## YOUR INSTRUCTIONS
All records should be reproduced verbatim.

## Entries with parts and joints
____
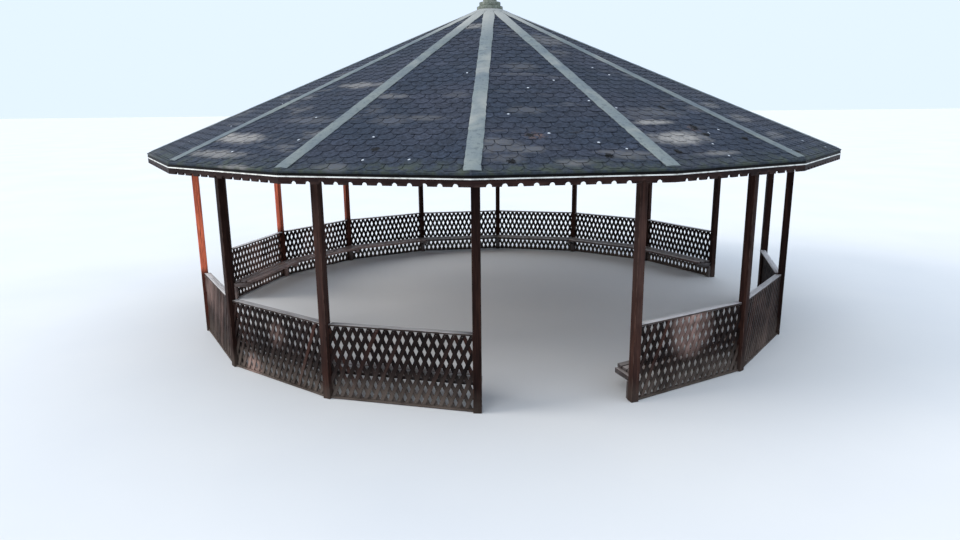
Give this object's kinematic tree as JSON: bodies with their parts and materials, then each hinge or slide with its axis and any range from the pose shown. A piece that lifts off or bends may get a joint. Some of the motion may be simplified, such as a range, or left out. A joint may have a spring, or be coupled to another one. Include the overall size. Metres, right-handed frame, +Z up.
{
  "type": "bandstand",
  "caption": "Open round timber bandstand with lattice panels and benches between posts under a low shingled pyramid roof with a finial.",
  "frame": {"origin": "centre of the ring of posts, on the ground", "axes": "+Z up, -Y out of the front entrance, +X out of the right entrance"},
  "size_m": [9.6684, 9.6684, 4.9173],
  "materials": {
    "stained_post_wood": "dark walnut stain, dusty at the foot",
    "stained_lattice_wood": "dark walnut stain, worn and dusty",
    "handrail_wood": "dark stain worn pale on top",
    "bench_wood": "dark walnut stain, worn",
    "frame_wood": "dark walnut stain",
    "deck_board_wood": "stained softwood boards",
    "fascia_wood": "dark walnut stain",
    "mossy_wood": "bare weathered wood with moss",
    "asphalt_shingle": "mineral granules, dusty patches",
    "hip_membrane": "pale mineral granules",
    "drip_metal": "bare folded sheet"
  },
  "bodies": {
    "root": {"post_01": "stained_post_wood", "post_02": "stained_post_wood", "post_03": "stained_post_wood", "post_04": "stained_post_wood", "post_05": "stained_post_wood", "post_06": "stained_post_wood", "post_07": "stained_post_wood", "post_08": "stained_post_wood", "post_09": "stained_post_wood", "post_10": "stained_post_wood", "post_11": "stained_post_wood", "post_12": "stained_post_wood", "post_13": "stained_post_wood", "post_14": "stained_post_wood", "post_15": "stained_post_wood", "post_16": "stained_post_wood", "lattice_panel_01": "stained_lattice_wood", "lattice_panel_02": "stained_lattice_wood", "lattice_panel_03": "stained_lattice_wood", "lattice_panel_04": "stained_lattice_wood", "lattice_panel_05": "stained_lattice_wood", "lattice_panel_06": "stained_lattice_wood", "lattice_panel_07": "stained_lattice_wood", "lattice_panel_08": "stained_lattice_wood", "lattice_panel_09": "stained_lattice_wood", "lattice_panel_10": "stained_lattice_wood", "lattice_panel_11": "stained_lattice_wood", "lattice_panel_12": "stained_lattice_wood", "lattice_panel_13": "stained_lattice_wood", "handrails": "handrail_wood", "bench_sides": "bench_wood", "bench_back": "bench_wood", "bench_bearers": "frame_wood", "bench_legs": "frame_wood", "ring_beams": "frame_wood", "hip_rafters": "frame_wood", "rafter_hub": "frame_wood", "purlins": "frame_wood", "roof_deck": "deck_board_wood", "shingles": "asphalt_shingle", "hip_strips": "hip_membrane", "apex_collar": "hip_membrane", "fascia_boards": "fascia_wood", "drip_strips": "drip_metal", "finial": "mossy_wood"}
  },
  "joints": []
}
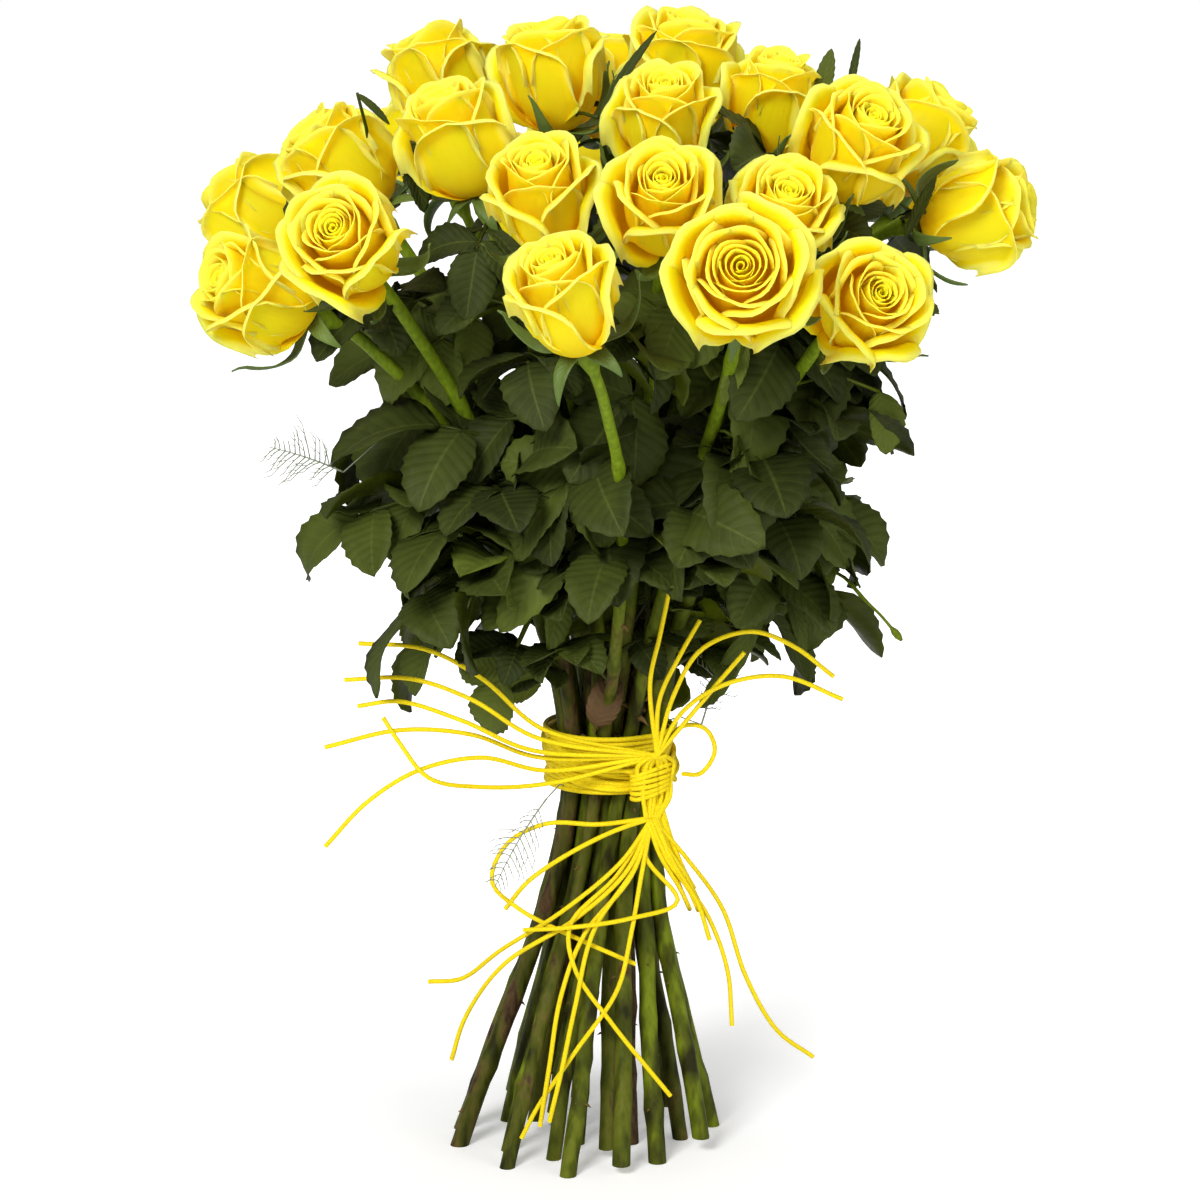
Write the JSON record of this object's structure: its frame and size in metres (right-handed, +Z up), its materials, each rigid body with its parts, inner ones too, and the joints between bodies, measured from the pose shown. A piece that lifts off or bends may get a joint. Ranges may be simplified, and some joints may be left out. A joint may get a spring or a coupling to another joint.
{
  "type": "bouquet of roses",
  "caption": "Hand-tied bunch of yellow roses on green cut stems, bound at the waist with thick yellow twine whose knotted ends spray out, standing on its stem ends.",
  "frame": {"origin": "on the surface the bouquet stands on, under the middle of its box", "axes": "+Z up along the bundle of stems; the knot in the twine faces -Y; +X is to the right as the knot is seen"},
  "size_m": [0.3574, 0.4089, 0.4913],
  "materials": {
    "stem": "satin, mottled olive green with brown streaks",
    "petal": "soft matte petal, paler at the rims and orange-yellow in the folds",
    "leaf": "waxy satin dark green with pale veins",
    "twine": "dyed twisted fibre"
  },
  "bodies": {
    "root": {"stem_01": "stem", "bloom_01": "petal", "stem_02": "stem", "bloom_02": "petal", "stem_03": "stem", "bloom_03": "petal", "stem_04": "stem", "bloom_04": "petal", "stem_05": "stem", "bloom_05": "petal", "stem_06": "stem", "bloom_06": "petal", "stem_07": "stem", "bloom_07": "petal", "stem_08": "stem", "bloom_08": "petal", "stem_09": "stem", "bloom_09": "petal", "stem_10": "stem", "bloom_10": "petal", "stem_11": "stem", "bloom_11": "petal", "stem_12": "stem", "bloom_12": "petal", "stem_13": "stem", "bloom_13": "petal", "stem_14": "stem", "bloom_14": "petal", "stem_15": "stem", "bloom_15": "petal", "stem_16": "stem", "bloom_16": "petal", "stem_17": "stem", "bloom_17": "petal", "stem_18": "stem", "bloom_18": "petal", "stem_19": "stem", "bloom_19": "petal", "stem_20": "stem", "bloom_20": "petal", "stem_21": "stem", "bloom_21": "petal", "stem_22": "stem", "bloom_22": "petal", "stem_23": "stem", "bloom_23": "petal", "stem_24": "stem", "bloom_24": "petal", "leaf_01": "leaf", "leaf_02": "leaf", "leaf_03": "leaf", "leaf_04": "leaf", "leaf_05": "leaf", "leaf_06": "leaf", "leaf_07": "leaf", "leaf_08": "leaf", "twine_band": "twine", "twine_knot": "twine", "twine_ends_up": "twine", "twine_ends_down": "twine"}
  },
  "joints": []
}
____
## TASK ANSWER
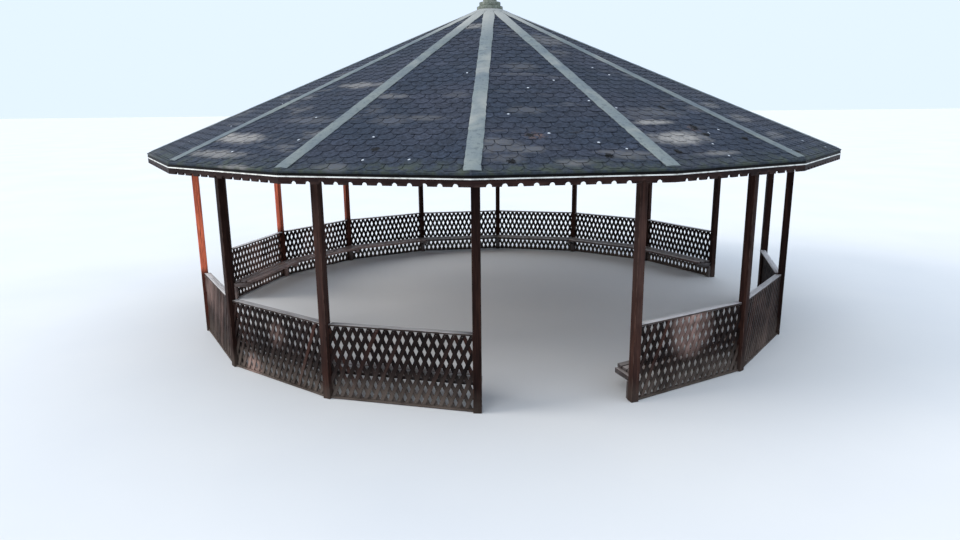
Give this object's kinematic tree as JSON: bodies with their parts and materials, then each hinge or slide with its axis and any range from the pose shown. A piece that lifts off or bends may get a joint. Some of the motion may be simplified, such as a range, or left out. A joint may have a spring, or be coupled to another one. Include the overall size. Metres, right-handed frame, +Z up.
{
  "type": "bandstand",
  "caption": "Open round timber bandstand with lattice panels and benches between posts under a low shingled pyramid roof with a finial.",
  "frame": {"origin": "centre of the ring of posts, on the ground", "axes": "+Z up, -Y out of the front entrance, +X out of the right entrance"},
  "size_m": [9.6684, 9.6684, 4.9173],
  "materials": {
    "stained_post_wood": "dark walnut stain, dusty at the foot",
    "stained_lattice_wood": "dark walnut stain, worn and dusty",
    "handrail_wood": "dark stain worn pale on top",
    "bench_wood": "dark walnut stain, worn",
    "frame_wood": "dark walnut stain",
    "deck_board_wood": "stained softwood boards",
    "fascia_wood": "dark walnut stain",
    "mossy_wood": "bare weathered wood with moss",
    "asphalt_shingle": "mineral granules, dusty patches",
    "hip_membrane": "pale mineral granules",
    "drip_metal": "bare folded sheet"
  },
  "bodies": {
    "root": {"post_01": "stained_post_wood", "post_02": "stained_post_wood", "post_03": "stained_post_wood", "post_04": "stained_post_wood", "post_05": "stained_post_wood", "post_06": "stained_post_wood", "post_07": "stained_post_wood", "post_08": "stained_post_wood", "post_09": "stained_post_wood", "post_10": "stained_post_wood", "post_11": "stained_post_wood", "post_12": "stained_post_wood", "post_13": "stained_post_wood", "post_14": "stained_post_wood", "post_15": "stained_post_wood", "post_16": "stained_post_wood", "lattice_panel_01": "stained_lattice_wood", "lattice_panel_02": "stained_lattice_wood", "lattice_panel_03": "stained_lattice_wood", "lattice_panel_04": "stained_lattice_wood", "lattice_panel_05": "stained_lattice_wood", "lattice_panel_06": "stained_lattice_wood", "lattice_panel_07": "stained_lattice_wood", "lattice_panel_08": "stained_lattice_wood", "lattice_panel_09": "stained_lattice_wood", "lattice_panel_10": "stained_lattice_wood", "lattice_panel_11": "stained_lattice_wood", "lattice_panel_12": "stained_lattice_wood", "lattice_panel_13": "stained_lattice_wood", "handrails": "handrail_wood", "bench_sides": "bench_wood", "bench_back": "bench_wood", "bench_bearers": "frame_wood", "bench_legs": "frame_wood", "ring_beams": "frame_wood", "hip_rafters": "frame_wood", "rafter_hub": "frame_wood", "purlins": "frame_wood", "roof_deck": "deck_board_wood", "shingles": "asphalt_shingle", "hip_strips": "hip_membrane", "apex_collar": "hip_membrane", "fascia_boards": "fascia_wood", "drip_strips": "drip_metal", "finial": "mossy_wood"}
  },
  "joints": []
}
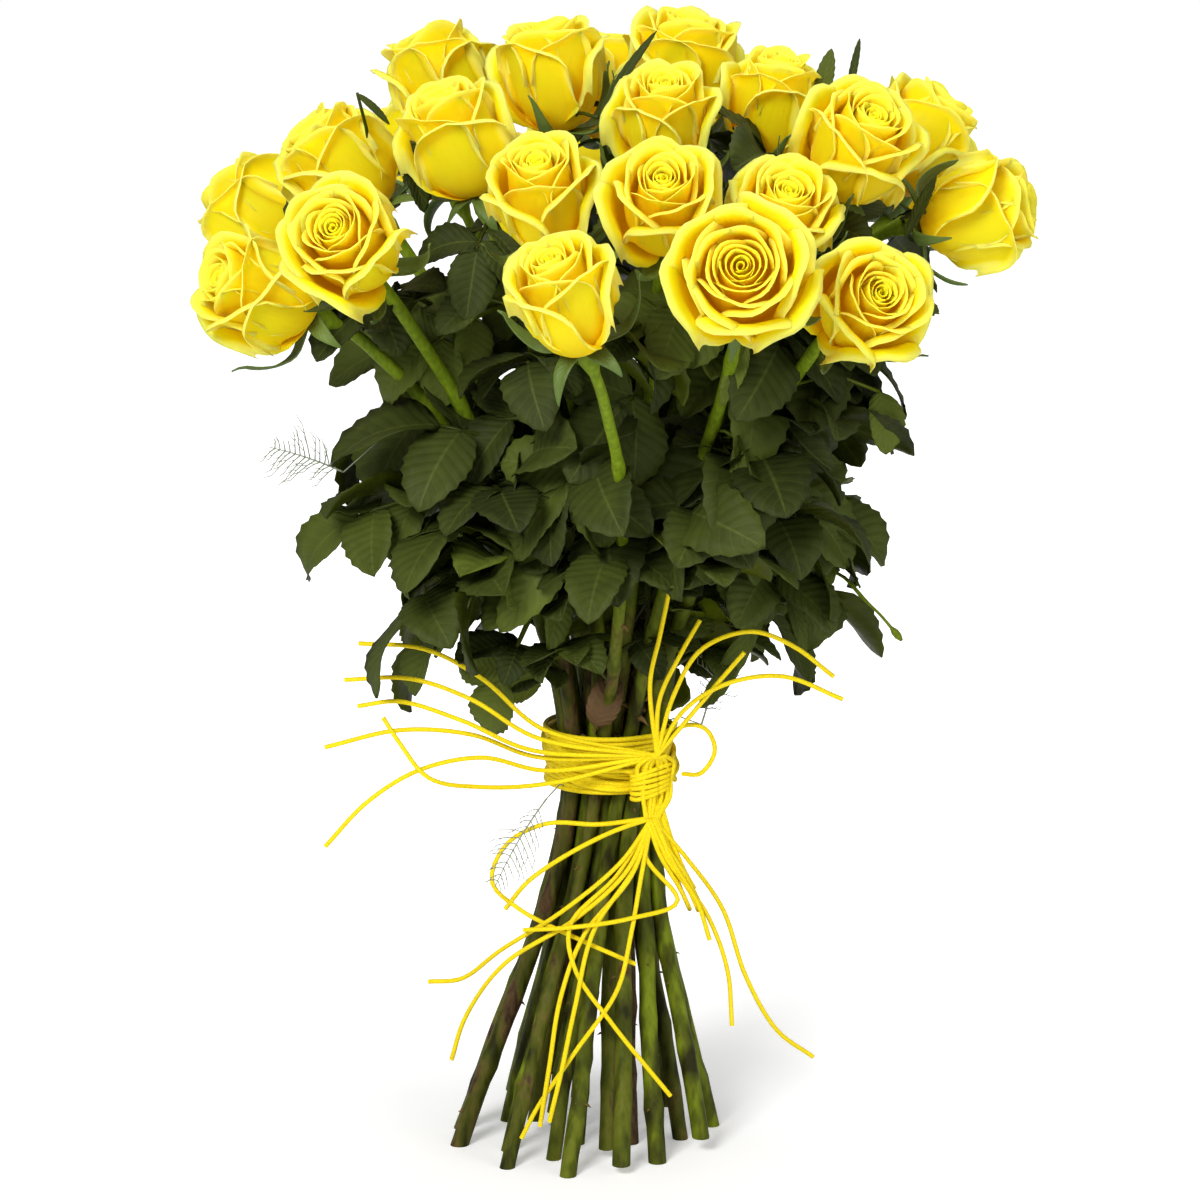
Write the JSON record of this object's structure: its frame and size in metres (right-handed, +Z up), its materials, each rigid body with its parts, inner ones too, and the joints between bodies, measured from the pose shown. A piece that lifts off or bends may get a joint. Ranges may be simplified, and some joints may be left out. A joint may get a spring or a coupling to another joint.
{
  "type": "bouquet of roses",
  "caption": "Hand-tied bunch of yellow roses on green cut stems, bound at the waist with thick yellow twine whose knotted ends spray out, standing on its stem ends.",
  "frame": {"origin": "on the surface the bouquet stands on, under the middle of its box", "axes": "+Z up along the bundle of stems; the knot in the twine faces -Y; +X is to the right as the knot is seen"},
  "size_m": [0.3574, 0.4089, 0.4913],
  "materials": {
    "stem": "satin, mottled olive green with brown streaks",
    "petal": "soft matte petal, paler at the rims and orange-yellow in the folds",
    "leaf": "waxy satin dark green with pale veins",
    "twine": "dyed twisted fibre"
  },
  "bodies": {
    "root": {"stem_01": "stem", "bloom_01": "petal", "stem_02": "stem", "bloom_02": "petal", "stem_03": "stem", "bloom_03": "petal", "stem_04": "stem", "bloom_04": "petal", "stem_05": "stem", "bloom_05": "petal", "stem_06": "stem", "bloom_06": "petal", "stem_07": "stem", "bloom_07": "petal", "stem_08": "stem", "bloom_08": "petal", "stem_09": "stem", "bloom_09": "petal", "stem_10": "stem", "bloom_10": "petal", "stem_11": "stem", "bloom_11": "petal", "stem_12": "stem", "bloom_12": "petal", "stem_13": "stem", "bloom_13": "petal", "stem_14": "stem", "bloom_14": "petal", "stem_15": "stem", "bloom_15": "petal", "stem_16": "stem", "bloom_16": "petal", "stem_17": "stem", "bloom_17": "petal", "stem_18": "stem", "bloom_18": "petal", "stem_19": "stem", "bloom_19": "petal", "stem_20": "stem", "bloom_20": "petal", "stem_21": "stem", "bloom_21": "petal", "stem_22": "stem", "bloom_22": "petal", "stem_23": "stem", "bloom_23": "petal", "stem_24": "stem", "bloom_24": "petal", "leaf_01": "leaf", "leaf_02": "leaf", "leaf_03": "leaf", "leaf_04": "leaf", "leaf_05": "leaf", "leaf_06": "leaf", "leaf_07": "leaf", "leaf_08": "leaf", "twine_band": "twine", "twine_knot": "twine", "twine_ends_up": "twine", "twine_ends_down": "twine"}
  },
  "joints": []
}